Psychological and Societal Underpinnings
What drove these men? Pearce’s acts stemmed from survival psychosis, amplified by alcoholism and isolation. The Hawkesbury killer exhibited sadistic dismemberment, suggesting sexual compulsion. Deeming displayed classic psychopathy per Hare’s checklist: glibness, grandiosity, lack of remorse.
Colonial society contributed: Absent mental health frameworks, untreated disorders festered. Alcohol abuse was rampant—Pearce was a drunkard, Deeming violent when inebriated. Gender imbalances left women defenseless, while convict hierarchies normalized brutality.
Trials, Justice, and Colonial Law
Justice was swift but flawed. Pearce’s Hobart trial relied on confession alone, sans defense counsel. Lynch’s hanging quelled panic but ignored ongoing murders. Deeming’s case marked progress—coroner’s inquests, media scrutiny—but sensationalism tainted fairness.
Hangings drew crowds, serving as deterrence, yet recidivism persisted, highlighting law’s reactive nature.
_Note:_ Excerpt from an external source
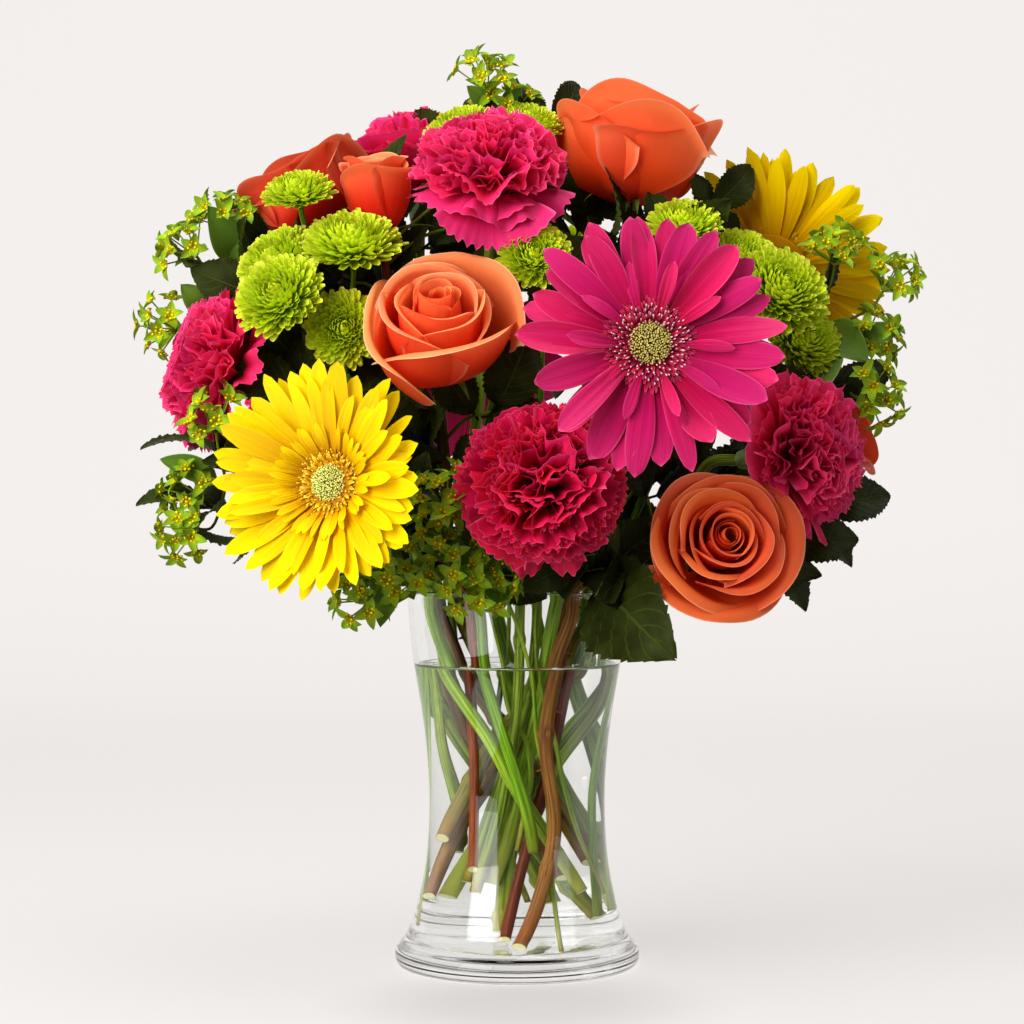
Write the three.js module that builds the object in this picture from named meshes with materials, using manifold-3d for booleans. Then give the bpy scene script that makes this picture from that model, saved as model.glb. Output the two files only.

Legacy of the Frontier Killers
These cases shaped Australian criminology, inspiring laws like the 1890s poisons regulations post-Deeming. Folklore endures: Pearce’s tale warns of bush perils, Hawkesbury fuels ghost stories. Today, they inform studies on serial offending in isolated communities, honoring victims through remembrance.
Conclusion
The serial killers of early colonial Australia were products of a savage epoch, their crimes illuminating the thin veneer between civilization and barbarity. From Pearce’s cannibal trail to Deeming’s domestic graves, they remind us that evil thrives in unchecked adversity. As we reflect on these lost lives—convicts dreaming of redemption, families seeking new beginnings—let their stories foster vigilance, ensuring history’s darkest chapters educate rather than repeat. In respecting the victims, we reclaim the narrative from the monsters.